# Need help! Please read.



## kr8os71 (Jun 8, 2011)

I'm running the latest version of Eclipse (2.2) and its been running fine for a very long time. However, yesterday my phone started becoming unresponsive and requires a battery pull to reset. 
I've noticed it after phone calls and at times it'll warm up and then go into a coma. I'm not sure what the culprit could be, so short of going back to stock and reflashing the rom(or trying one of the other options out there) does anyone have any ideas of what is causing my phone to freeze or what I could do to fix this issue? Please help a brother out!
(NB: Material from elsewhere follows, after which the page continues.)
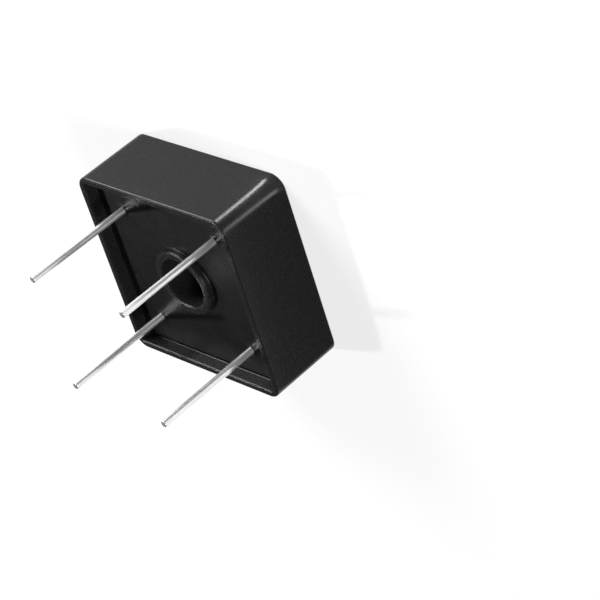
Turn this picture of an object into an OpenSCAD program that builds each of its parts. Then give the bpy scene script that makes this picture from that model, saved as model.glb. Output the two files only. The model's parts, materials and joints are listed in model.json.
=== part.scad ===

Sent from Alcatraz aka my Motorola Bionic


----------



## eye__dea (Feb 15, 2012)

kr8os71 said:


> I'm running the latest version of Eclipse (2.2) and its been running fine for a very long time. However, yesterday my phone started becoming unresponsive and requires a battery pull to reset.
> I've noticed it after phone calls and at times it'll warm up and then go into a coma. I'm not sure what the culprit could be, so short of going back to stock and reflashing the rom(or trying one of the other options out there) does anyone have any ideas of what is causing my phone to freeze or what I could do to fix this issue? Please help a brother out!
> 
> Sent from Alcatraz aka my Motorola Bionic


Try this: wipe cache and dalvik cache in recovery and reflash eclipse 2.2.


----------



## bigmook (Jun 6, 2011)

Yep a simple refresh. Sometimes I do it after time just to have a good base. All of your user data will be safe,so it is winning situation

Sent from my DROID BIONIC using Tapatalk 2


----------